Religie en Geloof

Religie is de bewuste ervaring van Goddelijkheid in het bewustzijn van een moreel wezen van evolutionaire oorsprong. Religie vertegenwoordigt ware ervaring met Eeuwige Realiteiten binnen de ruimte en in de tijd, de Verwezenlijking van Geestelijke vervulling terwijl de mens nog in het vlees, sterfelijk en vergankelijk is.

De progressie van de religieuze groei leidt van stagnatie via conflict tot coördinatie, van onzekerheid tot onwankelbaar geloof, van verwarring van het Kosmische bewustzijn tot unificatie der persoonlijkheid, van het tijdelijke doel tot het Eeuwige, van de knechting door angst en vrees tot de vrijheid van het Goddelijk Zoonschap.

Houdt steeds het volgende in gedachten: Ware Religie is het kennen van God als Dat wat groter is dan jij als je Vader en ken de mens als je Broeder. Religie is niet een slaafs geloof in bedreigingen met straf of in magische beloften van verborgen beloningen in de toekomst.

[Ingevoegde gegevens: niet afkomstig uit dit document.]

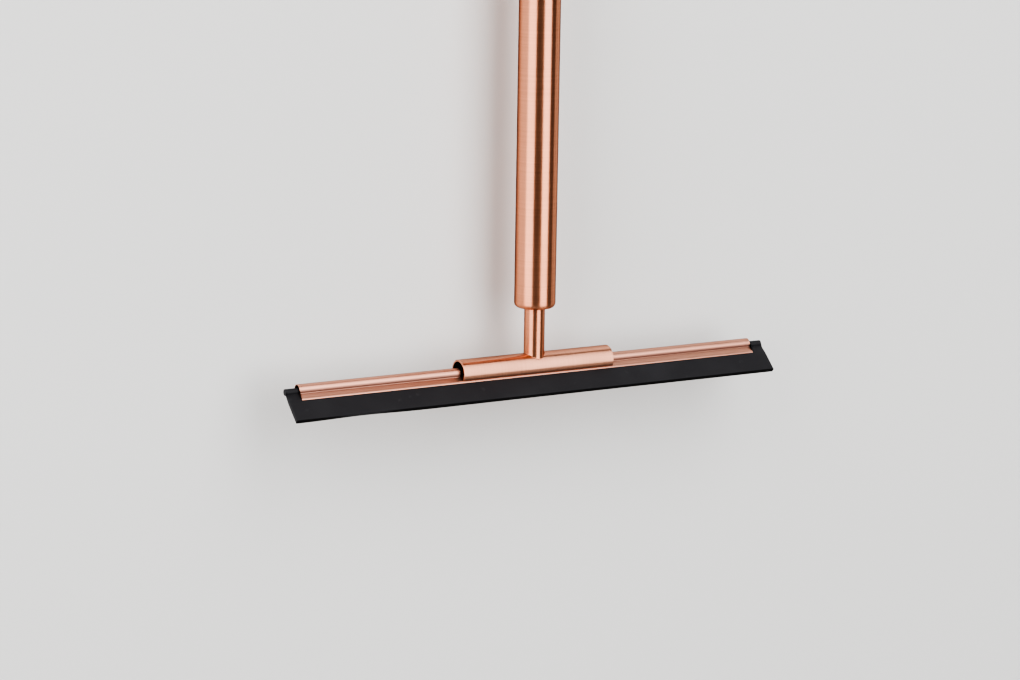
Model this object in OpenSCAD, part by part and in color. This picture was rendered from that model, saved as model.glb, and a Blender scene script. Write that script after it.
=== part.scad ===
// Window cleaning squeegee.
// A round tube handle hangs from a cross hole near its top. A neck rod screws
// into its lower end. The rod stands on a slotted clip tube, which grips a folded
// channel, and the channel holds a rubber blade by the bead along its top.
// Millimetres. Z runs up the handle, X runs along the blade, and -Y is the front,
// the side that the blade leans towards. The origin is the middle of the hanging hole.

/* [Handle] */
// Outside diameter of the handle
handle_d = 20; // [16:0.5:30]
// Wall of the handle tube
handle_wall = 1.2; // [0.8:0.1:2]
// Length of the handle, with both end plugs
handle_len = 190; // [120:5:320]
// Rounding of the handle's outer edge at both ends
end_round = 2.5; // [1:0.1:4]
// Height of each plug's head, which lies outside the tube
plug_head = 3.2; // [2.6:0.1:6]
// How far the lower plug reaches into the tube
plug_reach = 16; // [13:1:30]

/* [Hanging hole] */
// Diameter of the hole across the handle
hang_d = 7; // [4:0.5:10]
// From the top of the handle to the middle of the hole
hang_drop = 12; // [9:1:30]
// Solid plug left below the hole
hang_land = 4; // [2:1:10]

/* [Neck] */
// Diameter of the neck rod
neck_d = 10; // [8.6:0.2:14]
// From the handle's lower end to the middle of the clip tube
neck_drop = 28.6; // [16:0.5:60]
// How far the rod sinks into the handle's lower end
neck_seat = 1.2; // [0.6:0.1:2]

/* [Stud and washer] */
// Diameter over the stud's thread
stud_d = 6; // [4:0.5:7]
// Length of stud that each side holds
stud_grip = 10; // [6:1:12]
// Flat cut across both ends of the stud, to start the thread
stud_chamfer = 0.6; // [0.2:0.1:1]
// Thickness of the lock washer
washer_t = 0.8; // [0.5:0.1:1.5]

/* [Clip tube] */
// Outside diameter of the clip tube
clip_d = 12.6; // [11:0.2:18]
// Wall of the clip tube
clip_wall = 1; // [0.6:0.1:1.6]
// Length of the clip tube
clip_len = 83.5; // [40:0.5:140]

/* [Blade channel] */
// Angle of the blade below the horizontal
blade_angle = 42; // [20:1:70]
// Length of the channel
channel_len = 252; // [180:1:400]
// Thickness of the channel's sheet metal
strip_t = 0.4; // [0.3:0.05:0.5]
// Diameter over the channel's round back
bulb_d = 5.5; // [5:0.1:6]
// From the clip tube's axis to the middle of the round back, along the blade
bulb_set = 0.4; // [0:0.1:1.5]
// Width over the pinch between the round back and the lips
pinch_w = 1.74; // [1.6:0.02:2]
// Width over the lips at their edge
lip_w = 2.72; // [2.5:0.02:3]
// From the middle of the round back to the edge of the lips
lip_drop = 6.6; // [6:0.1:9]
// Where the channel sits along the clip tube at rest
channel_shift = -1.2; // [-10:0.1:10]

/* [Rubber blade] */
// Length of the rubber
rubber_len = 265.8; // [180:0.5:420]
// Thickness of the rubber below the channel
rubber_t = 1.9; // [1.6:0.1:2.4]
// From the middle of the channel's round back to the wiping edge
rubber_drop = 17.9; // [12:0.1:30]
// Diameter of the bead along the top of the rubber
bead_d = 3.2; // [2.8:0.1:3.7]
// Where the rubber sits along the clip tube at rest
rubber_shift = -0.8; // [-10:0.1:10]

/* [Fits] */
// Gap all round each plug in the tube
plug_fit = 0.02; // [0.01:0.01:0.1]
// Gap all round the stud in its threads
stud_fit = 0.05; // [0.02:0.01:0.1]
// Gap all round the neck rod in the handle's end
neck_fit = 0.08; // [0.04:0.01:0.1]
// Gap above and below the lock washer
washer_gap = 0.02; // [0.01:0.01:0.05]
// Gap between each lip and the edge of the clip tube's slot
slot_fit = 0.08; // [0.05:0.01:0.3]
// Gap between the rubber and the channel
rubber_fit = 0.07; // [0.04:0.01:0.2]

/* [Hidden] */

$fn = 96;
eps = 0.01;
copper = [0.78, 0.50, 0.38];
handle_r = handle_d / 2;
tube_bore_r = handle_r - handle_wall;
plug_r = tube_bore_r - plug_fit;
handle_top = hang_drop;
handle_bottom = handle_top - handle_len;
upper_reach = hang_drop + hang_d / 2 + hang_land - plug_head;

neck_r = neck_d / 2;
seat_depth = neck_seat + washer_t + 2 * washer_gap;
washer_z = handle_bottom + neck_seat + washer_gap;
neck_top = handle_bottom + neck_seat;
clip_z = handle_bottom - neck_drop;

stud_r = stud_d / 2;
thread_r = stud_r + stud_fit;
stud_top = handle_bottom + seat_depth + stud_grip;
stud_bottom = neck_top - stud_grip;

clip_r = clip_d / 2;
bulb_r = bulb_d / 2;
pinch_r = pinch_w / 2;
lip_r = lip_w / 2;
pinch_u = bulb_set + sqrt(pow(bulb_r, 2) - pow(pinch_r, 2));
lip_u = bulb_set + lip_drop;
lip_flare = (lip_r - pinch_r) / (lip_u - pinch_u);
slot_r = pinch_r + lip_flare * (clip_r - pinch_u) + slot_fit;

gap_r = pinch_r - strip_t;
web_r = rubber_t / 2;
bead_r = bead_d / 2;
bead_u = pinch_u - strip_t - sqrt(pow(bead_r + rubber_fit, 2) - pow(gap_r, 2));
edge_u = bulb_set + rubber_drop;

// Turns a flat outline into a bar along X. In the outline, X points along the
// blade, out and down, and Y points at right angles to it, forward and up.
module along_blade(length, shift = 0) {
    translate([shift, 0, clip_z])
        rotate([90 + blade_angle, 0, 0])
            rotate([0, -90, 0])
                linear_extrude(length, center = true)
                    children();
}

// Outline of half a plug from its axis outwards. The head's outer edge is rounded
// at the bottom, and the spigot stands on top of the head.
module plug_profile(reach) {
    square([handle_r - end_round, plug_head]);
    translate([0, end_round])
        square([handle_r, plug_head - end_round]);
    intersection() {
        translate([handle_r - end_round, end_round])
            circle(end_round);
        square([handle_r, plug_head]);
    }
    translate([0, plug_head - eps])
        square([plug_r, reach + eps]);
}

module handle_tube() {
    color(copper)
    difference() {
        translate([0, 0, handle_bottom + plug_head])
            cylinder(h = handle_len - 2 * plug_head, r = handle_r);
        translate([0, 0, handle_bottom])
            cylinder(h = handle_len, r = tube_bore_r);
        hanging_hole();
    }
}

module hanging_hole() {
    rotate([90, 0, 0])
        cylinder(h = handle_d + 2, r = hang_d / 2, center = true);
}

module lower_end_plug() {
    color(copper)
    translate([0, 0, handle_bottom])
        difference() {
            rotate_extrude()
                plug_profile(plug_reach);
            translate([0, 0, -1])
                cylinder(h = seat_depth + 1, r = neck_r + neck_fit);
            cylinder(h = plug_head + plug_reach + 1, r = thread_r);
        }
}

module upper_end_plug() {
    color(copper)
    difference() {
        translate([0, 0, handle_top])
            mirror([0, 0, 1])
                rotate_extrude()
                    plug_profile(upper_reach);
        hanging_hole();
    }
}

module neck_rod() {
    color(copper)
    difference() {
        translate([0, 0, clip_z])
            cylinder(h = neck_top - clip_z, r = neck_r);
        translate([0, 0, clip_z])
            rotate([0, 90, 0])
                cylinder(h = neck_d + 2, r = clip_r, center = true);
        translate([0, 0, stud_bottom])
            cylinder(h = stud_grip + 1, r = thread_r);
    }
}

module neck_stud() {
    color("silver")
    translate([0, 0, stud_bottom])
        rotate_extrude()
            polygon([
                [0, 0],
                [stud_r - stud_chamfer, 0],
                [stud_r, stud_chamfer],
                [stud_r, stud_top - stud_bottom - stud_chamfer],
                [stud_r - stud_chamfer, stud_top - stud_bottom],
                [0, stud_top - stud_bottom]
            ]);
}

module lock_washer() {
    color("whitesmoke")
    translate([0, 0, washer_z])
        difference() {
            cylinder(h = washer_t, r = neck_r);
            translate([0, 0, -1])
                cylinder(h = washer_t + 2, r = thread_r);
        }
}

module clip_tube() {
    color(copper)
    along_blade(clip_len)
        difference() {
            circle(clip_r);
            circle(clip_r - clip_wall);
            translate([0, -slot_r])
                square([clip_r + 1, 2 * slot_r]);
        }
}

// One lip of the channel, from the pinch outwards.
module lip_outline() {
    polygon([
        [pinch_u - strip_t, gap_r],
        [pinch_u, gap_r],
        [lip_u, lip_r - strip_t],
        [lip_u, lip_r],
        [pinch_u, pinch_r],
        [pinch_u - strip_t, pinch_r]
    ]);
}

// The channel's round back, open along the blade side.
module back_outline() {
    difference() {
        translate([bulb_set, 0])
            circle(bulb_r);
        translate([bulb_set, 0])
            circle(bulb_r - strip_t);
        translate([bulb_set, -gap_r])
            square([bulb_r + 1, 2 * gap_r]);
    }
}

module blade_channel() {
    color(copper) {
        along_blade(channel_len, channel_shift)
            back_outline();
        along_blade(channel_len, channel_shift)
            lip_outline();
        along_blade(channel_len, channel_shift)
            mirror([0, 1])
                lip_outline();
    }
}

// The rubber below its bead: a thin neck through the pinch, a wedge between the
// lips, and a flat web down to the square wiping edge.
module web_outline() {
    neck_half = gap_r - rubber_fit;
    lip_half = lip_r - strip_t - rubber_fit;
    polygon([
        [bead_u, neck_half],
        [pinch_u, neck_half],
        [lip_u, lip_half],
        [lip_u + web_r, web_r],
        [edge_u, web_r],
        [edge_u, -web_r],
        [lip_u + web_r, -web_r],
        [lip_u, -lip_half],
        [pinch_u, -neck_half],
        [bead_u, -neck_half]
    ]);
}

module rubber_blade() {
    color([0.10, 0.10, 0.11]) {
        along_blade(rubber_len, rubber_shift)
            translate([bead_u, 0])
                circle(bead_r);
        along_blade(rubber_len, rubber_shift)
            web_outline();
    }
}

handle_tube();
lower_end_plug();
upper_end_plug();
neck_rod();
neck_stud();
lock_washer();
clip_tube();
blade_channel();
rubber_blade();
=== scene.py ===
"""Dresses the window squeegee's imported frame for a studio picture.

Every length is in metres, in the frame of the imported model: Z runs up the handle, X along the
blade, and -Y is the front. The origin is the middle of the hanging hole.
"""

import logging
import math
from dataclasses import dataclass
from enum import Enum
from typing import Callable, Sequence

import bmesh
import bpy
from mathutils import Matrix, Vector


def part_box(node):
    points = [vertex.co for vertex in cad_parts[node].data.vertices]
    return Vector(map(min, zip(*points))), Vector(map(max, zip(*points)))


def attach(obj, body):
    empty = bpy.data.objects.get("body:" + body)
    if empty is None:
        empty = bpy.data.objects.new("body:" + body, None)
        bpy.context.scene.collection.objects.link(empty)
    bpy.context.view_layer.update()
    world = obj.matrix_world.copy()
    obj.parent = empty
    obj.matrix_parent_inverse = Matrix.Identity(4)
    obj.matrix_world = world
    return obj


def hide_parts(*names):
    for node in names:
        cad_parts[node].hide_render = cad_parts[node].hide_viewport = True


LOG = logging.getLogger("squeegee")
MM = 0.001

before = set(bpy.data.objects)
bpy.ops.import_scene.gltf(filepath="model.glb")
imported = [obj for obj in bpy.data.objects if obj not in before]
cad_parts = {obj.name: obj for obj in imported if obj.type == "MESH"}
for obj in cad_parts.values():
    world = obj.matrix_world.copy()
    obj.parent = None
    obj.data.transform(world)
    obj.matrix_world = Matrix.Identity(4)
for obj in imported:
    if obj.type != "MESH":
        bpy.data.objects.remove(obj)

Bm = bmesh.types.BMesh
Ring = list[bmesh.types.BMVert]
Point2 = tuple[float, float]
Triple = tuple[float, float, float]
Colour = Triple
Material = bpy.types.Material
Node = bpy.types.Node
NodeTree = bpy.types.NodeTree
Piece = bpy.types.Object
Socket = bpy.types.NodeSocket


class Axis(Enum):
    """The axis that a tube or bar runs along."""

    X = "X"
    Z = "Z"


class Slot(Enum):
    """The record's material slots."""

    COPPER = "brushed_copper"
    CHANNEL = "channel_copper"
    STEEL = "plain_steel"
    NYLON = "white_nylon"
    RUBBER = "black_rubber"


# ---------------------------------------------------------------- mesh helpers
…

Ieder religieus geloof dat de kracht heeft om de gelovige te vergeestelijken, zal zeker een krachtige weerslag hebben in het sociale leven van zulk een religieuze sterfelijk mens. Religieuze ervaring brengt immer de ‘Vruchten van de Geest’ voort in het dagelijks leven van de mens die door de Geest Zich laat leiden. Dit geloofsvertrouwen kan alleen opkomen in het hart van de individuele religieuze mens in het vlees.

Dat geloof alleen te maken heeft met het vatten van ideale waarden, wordt aangetoond door de definitie onder andere in het Nieuwe Testament waarin gezegd wordt dat geloof de substantie is der dingen die men hoopt en het bewijs van zaken die men niet ziet.

Alleen wanneer de mens de weg gaat via het Proef Pad naar het Pad van Geestelijke ontwikkeling en groei, dan gaat de mens de morontiale weg die tot Geestelijk inzicht voert, kunnen de boeien ooit breken die inherent zijn aan zijn staat van sterveling in het universum.

Energie en bewustzijn (3de Straal energieën) voeren terug naar het Paradijs en de Godheid. Echter noch de energie, noch het bewustzijn waarmee de mens is begiftigd, komen rechtstreeks uit deze Paradijs-Godheid voort. Slechts in de Geestelijke zin is de mens een Kind van God. Dit klopt daar de mens in zijn huidige staat slechts in Geestelijke zin wordt begiftigd door, en inwoning geniet van de Paradijs-Vader: de Gedachtenrichter. De mensheid kan nimmer Goddelijkheid ontdekken, behalve langs de weg der religieuze ervaring en door het uitoefenen van waar geloofsvertrouwen in lijn met de Ware Waarden.

Het in geloofsvertrouwen aanvaarden van de Waarheid van God stelt de mens in staat te ontkomen aan de enge begrenzingen van zijn materiële beperkingen en schenkt hem een redelijke hoop dat hij een vrijgeleide zal verwerven vanuit het materiële gebied, waar de dood is, naar het Geestelijke gebied waar Eeuwig Leven is. De mens in het vergankelijk zal moeten sterven in het lagere concrete en emotionele denken via een bijzondere crisis om in het onvergankelijke te gaan Leven. Zo sterft de vergankelijke mens en komt in het onvergankelijk om te gaan leven in de vergankelijke wereld van overleving.

De weg gaan van innerlijk ervaren en laten leiden door de Vader zodat het Benodigde op de levensweg komt wat leidt tot Liefde, Licht, herziende visie en inzicht, geleefd Weten, maakt dat de mens zijn eigen religie gaat leven en leeft. Ware religie is een oprechte toewijding aan een realiteit die de religieuze mens van allerhoogste waarde acht voor zichzelf en voor de hele mensheid. 

Dat leven maakt dat deze mens eigen religie leeft in lijn met de ware religie gestaafd naar Goddelijke maatstaven Goedheid, Waarheid en Schoonheid.